Uma situação particularmente delicada porque as partidas da costa da Líbia aumentaram 290%, ou seja, 6.629 tentativas entre janeiro e o final de abril, em comparação com o mesmo período do ano passado, e 156% da Tunísia, detalhou Cochetel.
"A existência ou não de navios no mar não influencia de maneira alguma as partidas; este período de coronavírus demonstrou isso para nós", apontou.
"Cerca de 75% dos migrantes na Líbia perdeu o emprego desde as medidas de confinamento, o que pode causar desespero", acrescentou.

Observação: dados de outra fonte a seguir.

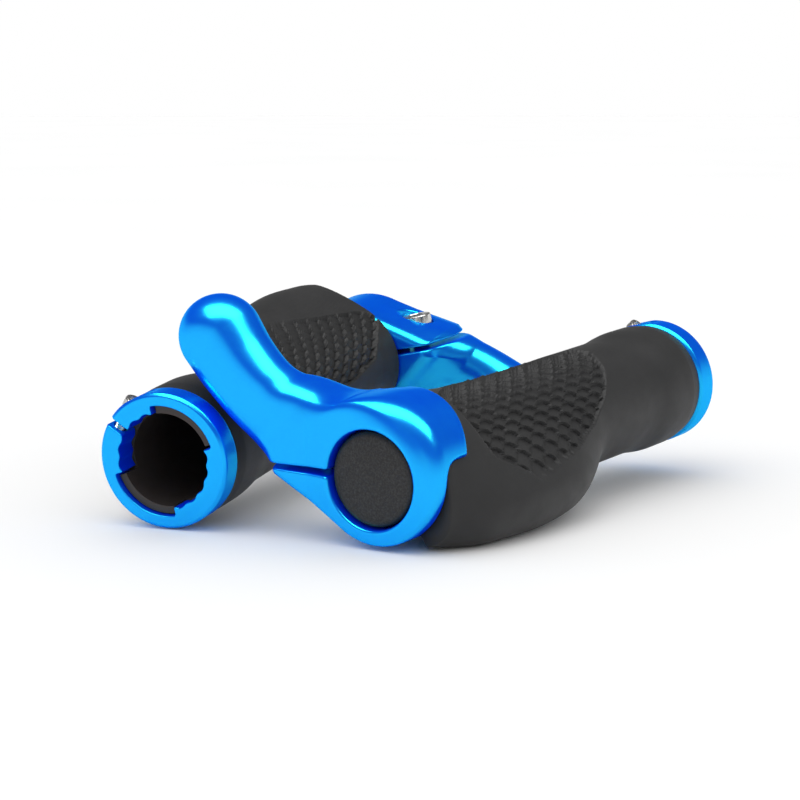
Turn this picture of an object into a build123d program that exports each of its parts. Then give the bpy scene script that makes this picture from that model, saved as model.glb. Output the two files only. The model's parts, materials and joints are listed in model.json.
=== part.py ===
from build123d import *
from math import cos, radians, sin
import os

# A pair of lock-on bicycle grips with built-in bar ends, left and right, that mirror each other.
#
# Each grip is modelled once, as the left one, in its own frame (millimetres):
#   X runs along the handlebar, from the outer end face (X = 0) inwards to the lock ring,
#   Y runs from the bar axis along the clamp's slot, the way the horn points,
#   Z is square to both, so an angle about the bar axis is counted from Y towards Z.
# The pieces are then placed twice, as they are and mirrored, where the two grips lie on a table.

# Handlebar and overall length
BAR_DIAMETER = 22.2
GRIP_LENGTH = 137.2
RUNNING_GAP = 0.06
SEAM_GAP = 0.4
BAR_BORE = BAR_DIAMETER / 2 + RUNNING_GAP
CORE_OUTER = 12.9

# Bar end: a split clamp with a horn
CLAMP_WIDTH = 21.0
CLAMP_RADIUS = 16.4
CLAMP_OFFSET = (-0.8, 1.4)
RIM_WIDTH = 6.0
MOUTH_RADIUS = 11.4
MOUTH_DEPTH = 7.5
SLOT_WIDTH = 1.6
# Ear that the slot splits, as points (Y, Z) round it from the bar axis
EAR_OUTLINE = [(0.0, 0.0), (10.2, -11.9), (24.8, -1.2), (24.8, 3.0), (14.0, 14.0)]
# Angles between which the clamp stands back and the sleeve's wing takes its place
NOTCH_START = 161.0
NOTCH_END = 239.0
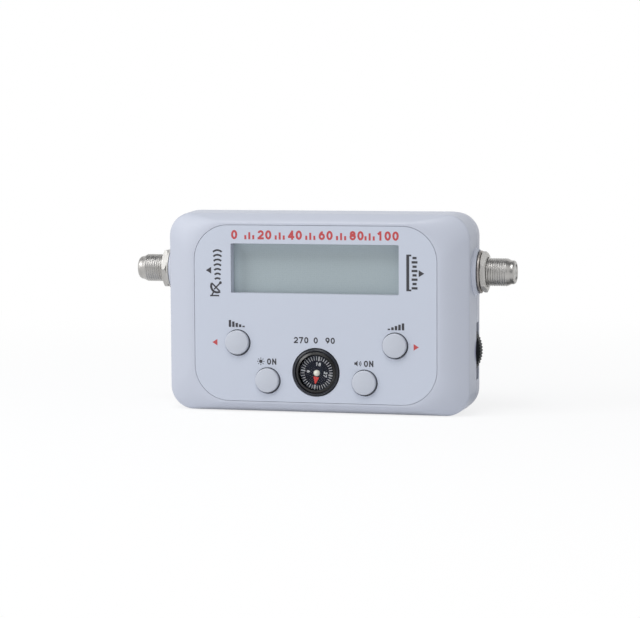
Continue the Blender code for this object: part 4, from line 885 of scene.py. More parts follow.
def printed_film():
    holes = [circle(x, z, KEY_HOLE) for x, z in KEY_PLACES.values()]
    holes.append(circle(COMPASS_X, COMPASS_Z, COMPASS_HOLE, 96))
    film = plate("film", [film_outline(0), window_outline(), *holes], 0, FILM_THICKNESS)
    edge = film.modifiers.new("edge", "BEVEL")
    edge.width = FILM_EDGE
    edge.segments = 2
    return settle(film)


def ink_plate(*outlines, front=0.0):
    return plate("ink", outlines, front - INK, front)


def ink_strip(points, width, front=0.0):
    """A printed line of even width through points, closed where the last point is the first."""
    closed = points[0] == points[-1]
    path = [points[-2], *points] if closed else [points[0], *points, points[-1]]
    sides = ([], [])
    for before, (x, z), after in zip(path, path[1:], path[2:]):
        run, rise = after[0] - before[0], after[1] - before[1]
        half = width / 2 / hypot(run, rise)
        for side, sign in zip(sides, (1, -1)):
            side.append((x - rise * half * sign, z + run * half * sign))
    outlines = sides if closed else [sides[0] + sides[1][::-1]]
    return ink_plate(*outlines, front=front)


def ink_box(x, z, width, height):
    a, b = width / 2, height / 2
    return ink_plate([(x - a, z - b), (x + a, z - b), (x + a, z + b), (x - a, z + b)])


def oval(x, z, reach, rise, start=0, end=360, steps=32):
    """Points of an upright oval's arc, from one angle to another in degrees."""
    points = [(x + reach * i, z + rise * j) for i, j in arc(0, 0, 1, start, end, steps)]
    return points[:-1] + points[:1] if end - start == 360 else points


def figure_strokes(sign, weight):
    """The middle lines of a number's or capital's strokes, in a box one high and FIGURE_WIDTH wide."""
    a, b, middle = weight / 2, FIGURE_WIDTH - weight / 2, FIGURE_WIDTH / 2
    reach, high = middle - a, 1 - a
    bowl = 0.29 - a / 3
    small = bowl * 0.82
    ring = oval(middle, a + bowl, reach, bowl)
    six = [ring, oval(b, a + bowl, b - a, high - a - bowl, 180, 105, 14)]
    strokes = {
        "0": [oval(middle, 0.5, reach, high - 0.5)],
        "1": [[(middle + a / 2, 0), (middle + a / 2, 1)], [(middle + a / 2, high), (a, high - 0.22)]],
        "2": [
            [*oval(middle, high - reach, reach, reach, 170, -40, 16), (a * 1.4, a * 1.6)],
            [(0, a), (FIGURE_WIDTH, a)],
        ],
        "4": [[(b - a, 0), (b - a, 1)], [(b - a, high), (a, 0.34)], [(0, 0.30), (FIGURE_WIDTH, 0.30)]],
        "6": six,
        "7": [[(0, high), (FIGURE_WIDTH, high)], [(b, high), (middle - a, 0)]],
        "8": [ring, oval(middle, high - small, reach * 0.86, small)],
        "9": [[(FIGURE_WIDTH - x, 1 - z) for x, z in stroke] for stroke in six],
        "N": [[(a, 0), (a, 1)], [(a, high), (b, a)], [(b, 0), (b, 1)]],
    }
    return strokes[sign.replace("O", "0")]


def placed(points, x, z, turn, size=1):
    """Points of a flat sign, turned by an angle and set at a place."""
    cosine, sine = cos(turn) * size, sin(turn) * size
    return [(x + i * cosine - j * sine, z + i * sine + j * cosine) for i, j in points]


def ink_figures(text, x, z, height, weight=0.21, turn=0.0, front=0.0):
    """Bold numbers or capitals, centred on a place."""
    pitch = FIGURE_WIDTH + FIGURE_GAP
    start = -(len(text) * pitch - FIGURE_GAP) / 2
    marks = []
    for number, sign in enumerate(text):
        for layer, stroke in enumerate(figure_strokes(sign, weight)):
            moved = [(start + number * pitch + i, j - 0.5) for i, j in stroke]
            points = placed(moved, x, z, turn, height)
            marks.append(ink_strip(points, weight * height, front + layer * INK_STEP))
    return marks


def arrow(x, z, degrees, size):
    """A small solid triangle, pointing up before it is turned."""
    reach, rise = size[0] / 2, size[1] / 2
    return ink_plate(placed([(-reach, -rise), (reach, -rise), (0, rise)], x, z, radians(degrees)))


def level_scale():
    """Six numbers from 0 to 100 with three ticks in each space between them."""
    marks = []
    step = (SCALE_HIGH - SCALE_LOW) / len(SCALE_SPACES)
    for number in range(len(SCALE_SPACES) + 1):
        x = SCALE_LOW + step * number
        marks += ink_figures(str(20 * number), x, SCALE_Z, SCALE_FIGURE, SCALE_WEIGHT)
    for number, middle in enumerate(SCALE_SPACES):
        for shift, height in SCALE_TICKS:
            x = SCALE_LOW + step * (number + middle) + shift
            marks.append(ink_box(x, SCALE_Z + (height - SCALE_FIGURE) / 2, SCALE_TICK, height))
    return marks


def dish_sign():
    """A dish aerial: its bowl and rim, the arm to the round head, and the leg on its stand."""
    x, z = DISH_X, DISH_Z
    head = (x + 0.0019, z + 0.0023)
    bowl = arc(x + 0.0007, z + 0.0011, DISH_BOWL, 150, 300, 24)
    rim, arm = [bowl[0], bowl[-1]], [(x - 0.0004, z), head]
    leg = [(x - 0.0004, z - 0.0006), (x - 0.0012, z - 0.0020)]
    stand = [(x - 0.0018, z - 0.0021), (x + 0.0014, z - 0.0021)]
    marks = [ink_strip(bowl, 1.5 * DISH_LINE)]
    marks.append(ink_plate(circle(*head, DISH_HEAD, 20), front=3 * INK_STEP))
    for layer, line in ((1, rim), (2, arm), (4, leg), (5, stand)):
        marks.append(ink_strip(line, DISH_LINE, layer * INK_STEP))
    return marks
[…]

Duas imobilizações de navios, "uma após a outra, levantam questões sobre o porquê", denunciou Sophie Beau, diretora-geral da SOS Mediterranean, uma ONG francesa que fretou o "Ocean Viking", um navio humanitário que, segundo ela, retornará ao mar "o mais rápido possível", apesar da "criminalização" das ONGs.
"É realmente dramático (...) e contradiz o direito marítimo internacional que insta o socorro a qualquer pessoa em perigo o mais rápido possível. Agora, como não há testemunhas, não sabemos a extensão da possível tragédia que está ocorrendo" no Mediterrâneo, protestou.
- "Naufrágios invisíveis" -
O Mediterrâneo central "continua sendo a rota de migração marítima mais perigosa do mundo e, no contexto atual, o risco de naufrágios invisíveis aumentou aos olhos da comunidade internacional", alertou a Organização Internacional para as Migrações (OIM).
"O período é muito complexo. Acumulamos dificuldades", diz Beau. "Gestão da epidemia, fechamento de portos e fronteiras... E além dessas limitações, a falta de um mecanismo coordenado", resumiu, referindo-se ao acordo entre os países europeus de distribuir migrantes após o desembarque, esboçado no final 2019 em Malta, mas que ainda não se materializou.
Em uma carta conjunta enviada à Comissão Europeia e à qual a AFP teve acesso, os ministros do Interior da França, Itália, Espanha e Alemanha pedem um "mecanismo de solidariedade" para "busca e salvamento" no mar.
Explicam que "atualmente um punhado de Estados-membros carrega um fardo excessivo, o que ameaça causar disfunção em todo o sistema".
Na pendência de um hipotético acordo europeu, e na ausência de navios humanitários, 162 migrantes estão atualmente bloqueados no mar em dois barcos turísticos.